At Seoul Sky, the first floor was the trampoline area and the 2nd floor was like a parkour obstacle course that we had harnesses for so we could do the rock wall, the climbing net and different balance beams.  When I was there I met an American Army soldier that had been stationed there for 10 years. He was fluent in Korean. It was cool to talk to him.  Lotte World was amazing, and I didn’t want to leave!

With my homestays I learned that most Korean families live in apartments.  The families at both homestays went out of their way to make sure we were comfortable and having a good time.  Neither of the adults spoke very much English so I don’t know as much about them but they were really nice. Both homestay apartments were really far from where they picked us up.  Neither had pets because most apartments didn’t let them.

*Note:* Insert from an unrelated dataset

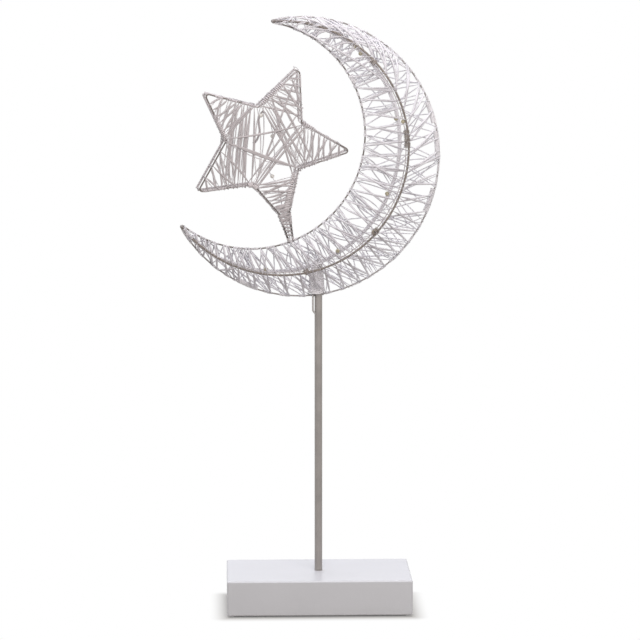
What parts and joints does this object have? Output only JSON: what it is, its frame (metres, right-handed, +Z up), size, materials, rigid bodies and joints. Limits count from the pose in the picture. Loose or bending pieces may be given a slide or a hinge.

Whole Camp at Everland Amusement Park
In Seoul I noticed there were almost no trash cans but the streets and sidewalks were really clean. My entire trip to South Korea made me realize not only how much I loved it there, but how much I want to go and explore other countries.  I realized the places, people, food and even insects, may look different, but everything was also really the same.

The families acted just like my own.  The kids wanted me to play in the park with them and snuggle on the couch to look at books.  I felt like I fit right in even though we didn’t speak the same language.  I absolutely loved my time at CISV village and am hoping to do a CISV Interchange next summer.  CISV is awesome.